EXERCISE DIRECTIONS =
Of the material below, the lines to be retyped are those from the line containing "Turn this picture" through the line containing "bevel = 2; // [0.5:0.1:3]", inclusive; reproduce them exactly.

SUPPLIED RECORDS =

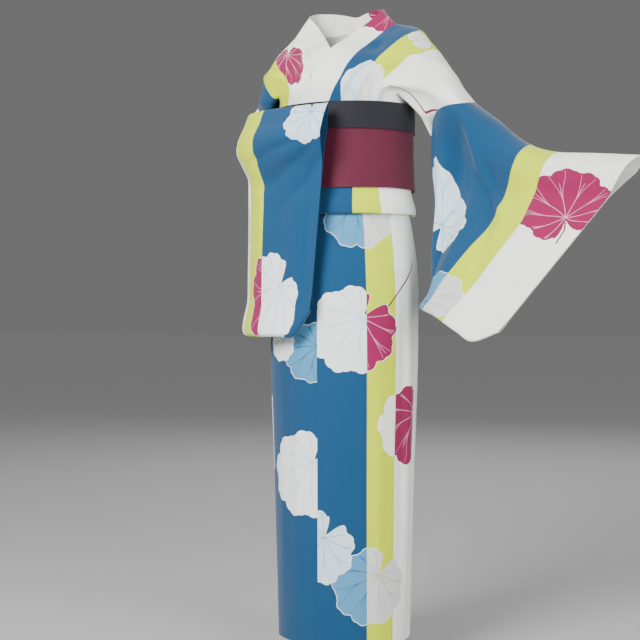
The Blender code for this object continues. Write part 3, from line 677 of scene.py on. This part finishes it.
def ease(points, first_column, rounds):
    """Lets the cloth between the first column and the sleeve seam settle halfway to its neighbours."""
    for _ in range(rounds):
        inside = points[1:-1, first_column:-1]
        beside = points[1:-1, first_column - 1 : -2] + points[1:-1, first_column + 1 :]
        above = points[:-2, first_column:-1] + points[2:, first_column:-1]
        settled = points.copy()
        settled[1:-1, first_column:-1] = inside / 2 + (beside + above) / 8
        points = settled
    return points


def upper_rows(stations, table, back_ring, front_ring, layer):
    """Rows over the shoulder between the last ring row of the back and that of the front."""
    knots = station_points(stations, table, layer - RIGHT_LAYERS[2])
    inner = list(STATION_COLUMNS)
    back_ends = [back_ring[row][inner] for row in (-2, -1)]
    front_ends = [front_ring[row][inner] for row in (-1, -2)]
    knots = np.concatenate([back_ends, knots, front_ends])
    seam = [row[4] if np.isscalar(row[4]) else None for row in stations]
    wanted = []
    for place in range(1, len(knots) - 2):
        wanted += [place + 0.5, place + 1.0]
    wanted = wanted[:-1]
    rows = []
    for place, row in zip(wanted, smooth_curve(np.arange(0.0, len(knots)), knots, wanted)):
        low, high = int(math.floor(place)) - 2, int(math.ceil(place)) - 2
        if 0 <= low and high < len(seam) and seam[low] is not None and seam[high] is not None:
            row[3] = sleeve_point(table, 0.0, (seam[low] + seam[high]) / 2)
        rows.append(smooth_curve(inner, row, np.arange(BODY_COLUMNS + 1)))
    edged = np.concatenate([back_ring[-1:], rows, front_ring[-1:]])
    return ease(edged, EASED_FROM, EASE_ROUNDS)[1:-1]


def grid_normals(points, closed=False):
    """The mean way out of the faces round each point of a grid, whose columns may run in a ring."""
    if closed:
        points = np.concatenate([points[:, -1:], points, points[:, :1]], axis=1)
    total = np.zeros_like(points)
    down = points[1:] - points[:-1]
    across = points[:, 1:] - points[:, :-1]
    for row in (0, 1):
        for column in (0, 1):
            beside = across[row : len(across) - 1 + row]
            along = down[:, column : down.shape[1] - 1 + column]
            corner = unit(np.cross(beside, along))
            total[row : total.shape[0] - 1 + row, column : total.shape[1] - 1 + column] += corner
    return unit(total[:, 1:-1] if closed else total)


def body_grid(side, stations, table, front_layers):
    """Mid-surface of one body panel from its back hem to its front hem."""
    back = folded_rows(
        side,
        BODY_COLUMNS,
        lambda z, row: half_ring(z) - SEAM / 2,
        lambda z, row: SIDE_SHARE * half_ring(z) + SEAM / 2,
        lambda share: BACK_LAYERS,
    )
    front = folded_rows(
        side,
        BODY_COLUMNS,
        lambda z, row: okumi_seam(z, row) + SEAM / 2,
        lambda z, row: SIDE_SHARE * half_ring(z) - SEAM / 2,
        lambda share: blend_layers(front_layers, share),
    )
    upper = upper_rows(stations, table, back, front, front_layers[2])
    settle_on_chest(upper, front_layers[2] - RIGHT_LAYERS[2])
    upper[:, 0, 0] = side * np.maximum(side * upper[:, 0, 0], SEAM / 2)
    return np.concatenate([back, upper, front[::-1]]), len(back), len(upper)


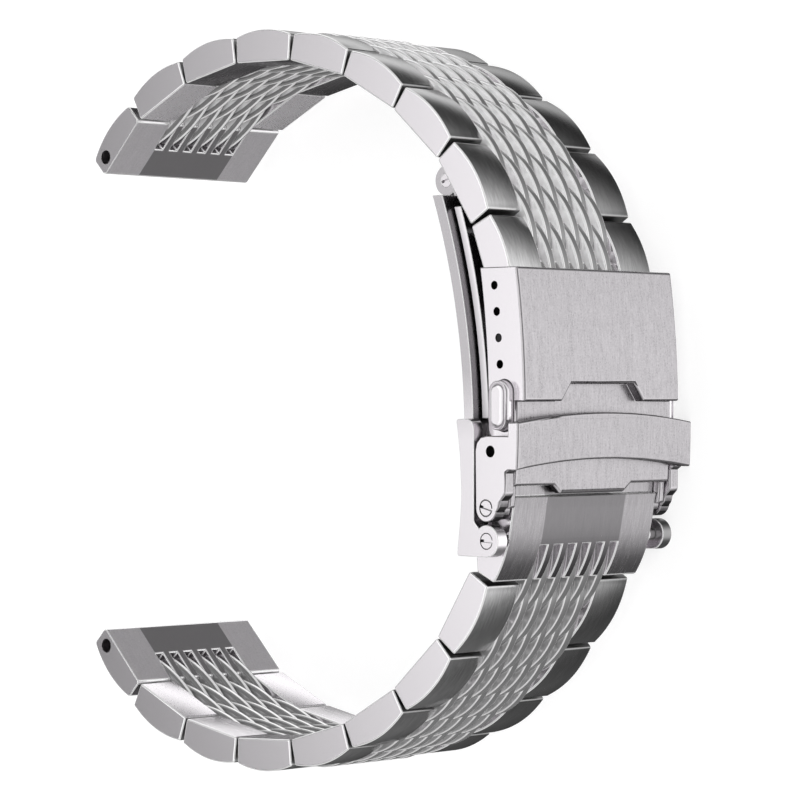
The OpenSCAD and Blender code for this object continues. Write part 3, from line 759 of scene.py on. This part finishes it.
ring = nodes.node(
    "ShaderNodeValToRGB",
    {"stops": [((a + 180) / 360, (v, v, v)) for a, v in cards], "interpolation": "LINEAR"},
    {0: turn},
)
above = z.between(-0.45, -0.05)
ceiling = nodes.node(
    "ShaderNodeValToRGB",
    {"stops": [(0.0, (0.9,) * 3), (0.5, (0.05,) * 3), (0.645, (0.0,) * 3), (0.745, (0.98,) * 3),
               (1.0, (0.9,) * 3)]},
    {0: z},
)
mirror = nodes.node(
    "ShaderNodeMix",
    {"data_type": "RGBA"},
    {"Factor": above, 6: ring.outputs[0], 7: ceiling.outputs[0]},
)
glossy = nodes.node(
    "ShaderNodeMix",
    {"data_type": "RGBA"},
    {"Factor": ray.outputs["Is Glossy Ray"], 6: (1, 1, 1, 1), 7: mirror.outputs[2]},
)
sky = nodes.node("ShaderNodeBackground", {}, {0: glossy.outputs[2], 1: 1.0})
nodes.node("ShaderNodeOutputWorld", {}, {0: sky.outputs[0]})

floor_material = bpy.data.materials.new("floor")
nodes = Nodes(floor_material)
ray = nodes.node("ShaderNodeLightPath")
matt = nodes.node("ShaderNodeBsdfDiffuse", {}, {0: (0.97, 0.97, 0.97, 1)})
glow = nodes.node("ShaderNodeEmission", {}, {0: (1, 1, 1, 1), 1: 1.2})
pale = nodes.node(
    "ShaderNodeMixShader", {}, {0: 0.6, 1: matt.outputs[0], 2: glow.outputs[0]}
)
open_air = nodes.node("ShaderNodeBsdfTransparent")
both = nodes.node(
    "ShaderNodeMixShader",
    {},
    {0: ray.outputs["Is Glossy Ray"], 1: pale.outputs[0], 2: open_air.outputs[0]},
)
nodes.node("ShaderNodeOutputMaterial", {}, {0: both.outputs[0]})
mesh = bpy.data.meshes.new("floor")
mesh.from_pydata([(-3, -3, 0), (3, -3, 0), (3, 3, 0), (-3, 3, 0)], [], [(0, 1, 2, 3)])
mesh.materials.append(floor_material)
floor = bpy.data.objects.new("floor", mesh)
bpy.context.scene.collection.objects.link(floor)

sun = bpy.data.lights.new("soft_sun", "SUN")
sun.energy = 0.25
sun.angle = math.radians(60)
lamp = bpy.data.objects.new("soft_sun", sun)
lamp.rotation_euler = (math.radians(-7), math.radians(-18), 0)
bpy.context.scene.collection.objects.link(lamp)
bpy.context.scene.view_settings.view_transform = "Standard"
print("studio ready")
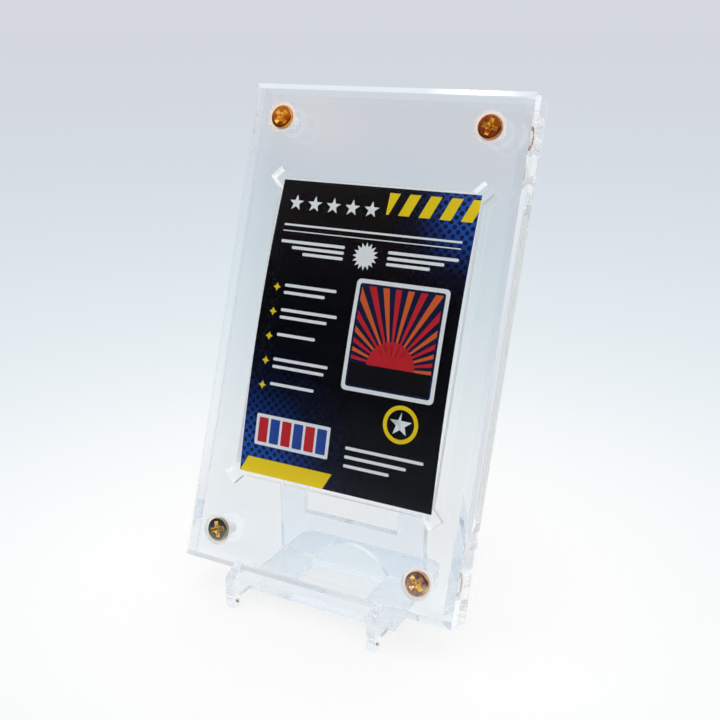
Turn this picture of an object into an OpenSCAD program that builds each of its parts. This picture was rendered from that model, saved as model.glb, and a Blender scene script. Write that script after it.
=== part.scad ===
// Clear screw-down display case for one trading card, leaning back on a clear easel stand.
// Two acrylic plates are held together by four brass machine screws, one in each corner.
// The back plate has a recess that the card lies in. Sizes are in millimetres.
// +Z is up and the case faces -Y. The origin is on the floor, under the middle of the object.

/* [Card] */
// Width of the printed card
card_w = 63.5; // [50:0.5:70]
// Height of the printed card
card_h = 88.9; // [70:0.1:110]
// Thickness of the printed card
card_t = 0.4; // [0.3:0.05:1.5]
// How far the card's middle bows towards the front plate
card_bow = 2.6; // [0.2:0.1:2.7]
// How far the loose card lies to the left of the recess's middle
card_left = 0.5; // [0:0.1:0.5]
// How far the loose card lies above the recess's middle
card_up = 0.3; // [0:0.1:0.5]

/* [Recess] */
// Free space round the card, on each side
card_gap = 0.6; // [0.3:0.1:1.5]
// Gap between the card's top and bottom edges and the floor of the recess
card_air = 0.05; // [0.01:0.01:0.3]
// Depth of the recess, which takes a thick card
recess_d = 3.3; // [2:0.1:4.5]
// Side of the square relief that stands on its point at each corner of the recess
relief_w = 4.4; // [2:0.1:6]

/* [Plates] */
// Width of both plates
case_w = 87.5; // [84:0.5:110]
// Height of both plates
case_h = 144.5; // [135:0.5:180]
// Thickness of the front plate
front_t = 6.35; // [5:0.05:9]
// Thickness of the back plate
back_t = 6.35; // [6:0.05:9]
// Width and depth of the bevel round the front plate's face
bevel = 2; // [0.5:0.1:3]

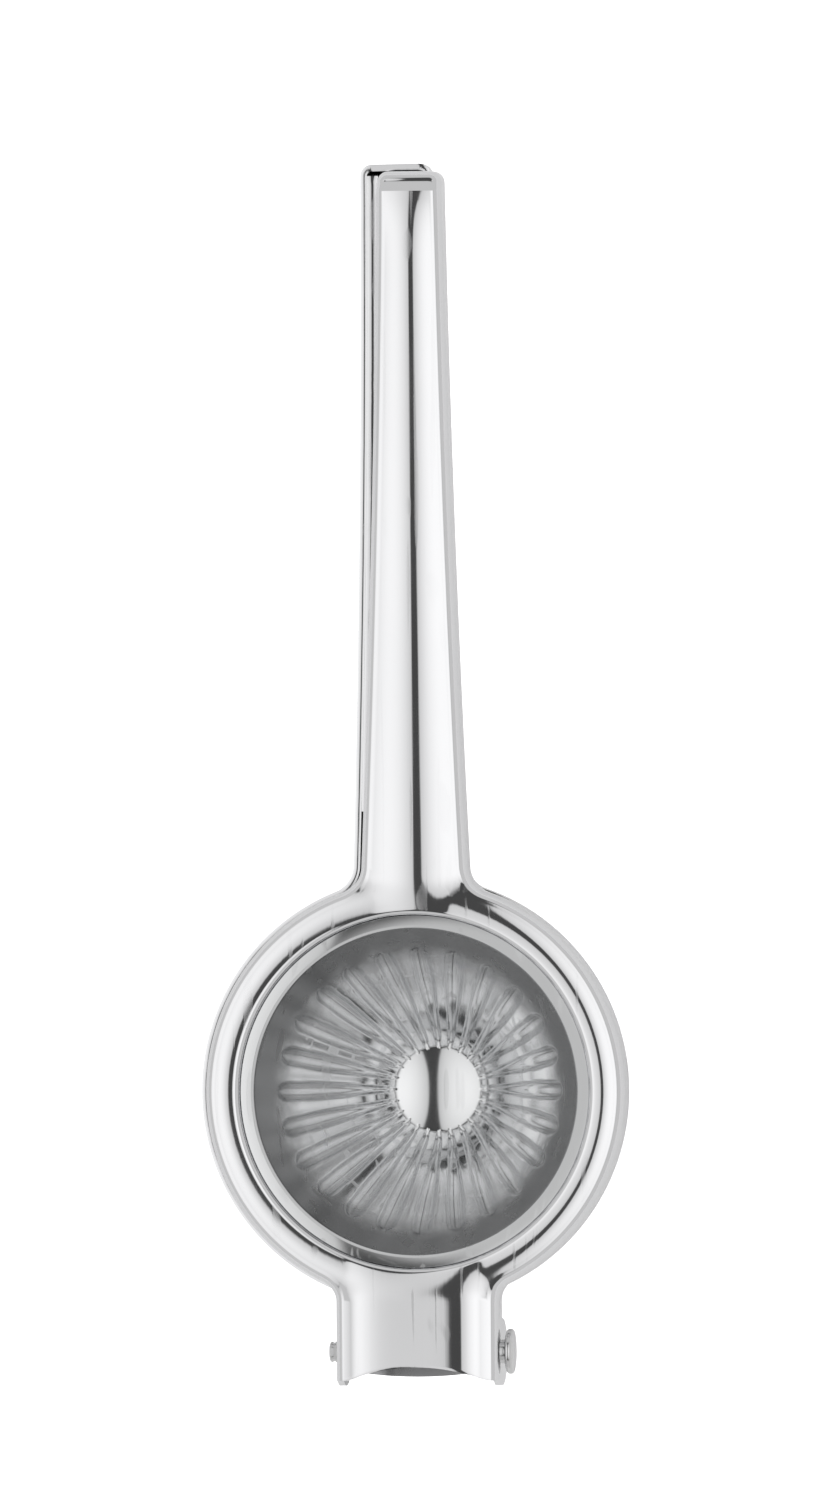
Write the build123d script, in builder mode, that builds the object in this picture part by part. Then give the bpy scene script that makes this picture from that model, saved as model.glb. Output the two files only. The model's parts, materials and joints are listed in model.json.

SOLUTION FOR THIS EXERCISE =
Turn this picture of an object into an OpenSCAD program that builds each of its parts. This picture was rendered from that model, saved as model.glb, and a Blender scene script. Write that script after it.
=== part.scad ===
// Clear screw-down display case for one trading card, leaning back on a clear easel stand.
// Two acrylic plates are held together by four brass machine screws, one in each corner.
// The back plate has a recess that the card lies in. Sizes are in millimetres.
// +Z is up and the case faces -Y. The origin is on the floor, under the middle of the object.

/* [Card] */
// Width of the printed card
card_w = 63.5; // [50:0.5:70]
// Height of the printed card
card_h = 88.9; // [70:0.1:110]
// Thickness of the printed card
card_t = 0.4; // [0.3:0.05:1.5]
// How far the card's middle bows towards the front plate
card_bow = 2.6; // [0.2:0.1:2.7]
// How far the loose card lies to the left of the recess's middle
card_left = 0.5; // [0:0.1:0.5]
// How far the loose card lies above the recess's middle
card_up = 0.3; // [0:0.1:0.5]

/* [Recess] */
// Free space round the card, on each side
card_gap = 0.6; // [0.3:0.1:1.5]
// Gap between the card's top and bottom edges and the floor of the recess
card_air = 0.05; // [0.01:0.01:0.3]
// Depth of the recess, which takes a thick card
recess_d = 3.3; // [2:0.1:4.5]
// Side of the square relief that stands on its point at each corner of the recess
relief_w = 4.4; // [2:0.1:6]

/* [Plates] */
// Width of both plates
case_w = 87.5; // [84:0.5:110]
// Height of both plates
case_h = 144.5; // [135:0.5:180]
// Thickness of the front plate
front_t = 6.35; // [5:0.05:9]
// Thickness of the back plate
back_t = 6.35; // [6:0.05:9]
// Width and depth of the bevel round the front plate's face
bevel = 2; // [0.5:0.1:3]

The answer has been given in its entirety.